The AI infrastructure race is shaping how AI actually gets used in the U.S.

AI infrastructure, especially AI data center infrastructure, is no longer a background decision. It affects speed, cost, and reliability in direct ways.

At the same time, the gap between ambition and execution is becoming clearer. The companies that win will not just build more. They will plan better, use resources efficiently, and stay flexible as AI industry trends shift.

Understanding both the AI risks and opportunities at the infrastructure level is what separates projects that scale from those that stall.

FAQs

How do smaller companies compete in the AI infrastructure race?

Smaller companies usually cannot build their own artificial intelligence infrastructure, so they rely on cloud platforms and shared compute. The key is smart usage. This includes choosing the right instance types, scheduling workloads efficiently, and avoiding unnecessary training cycles. Cost control and efficiency matter more than raw scale.

Is owning AI infrastructure better than renting it from cloud providers?
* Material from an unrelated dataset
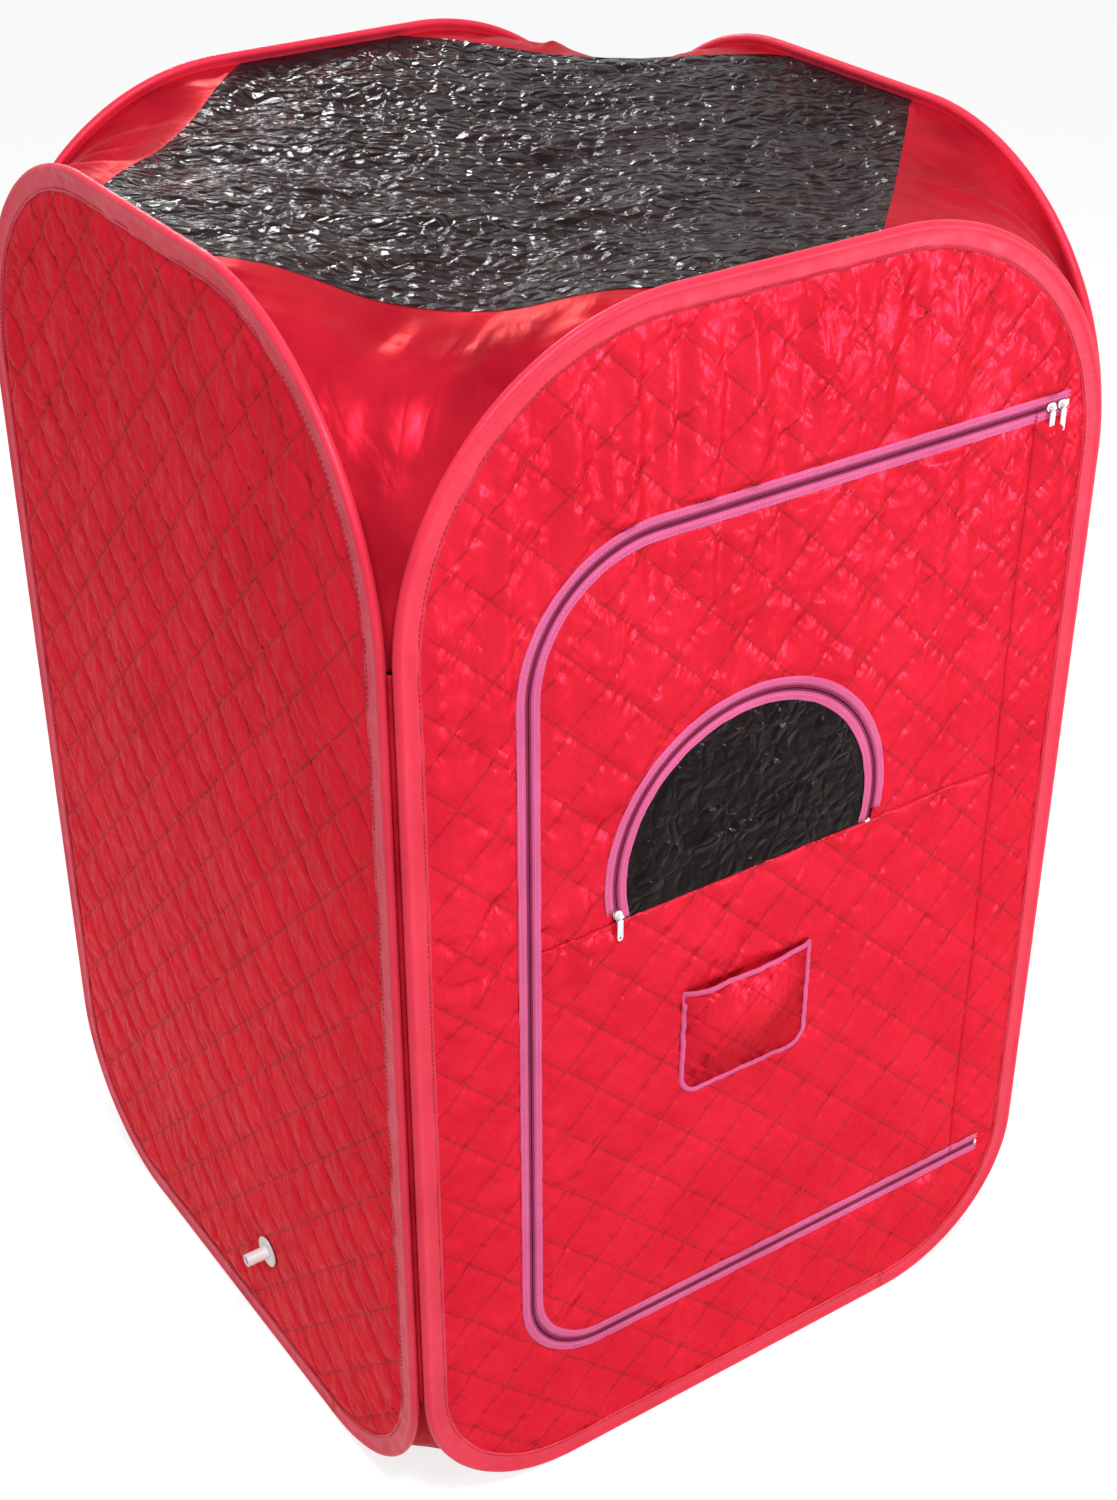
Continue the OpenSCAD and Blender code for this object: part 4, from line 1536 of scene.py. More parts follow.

Owning infrastructure gives more control and can reduce long-term costs, but it requires high upfront investment and ongoing maintenance. Renting through cloud providers offers flexibility and faster setup. Most companies use a mix, depending on workload size, budget, and how critical performance is to their product.

What role does location play in AI data center infrastructure decisions?

Location affects power availability, cost, and regulatory requirements. Areas with stable energy supply and lower electricity prices are more attractive for AI data center infrastructure. In the U.S., this is why some regions are seeing faster growth while others face delays or restrictions.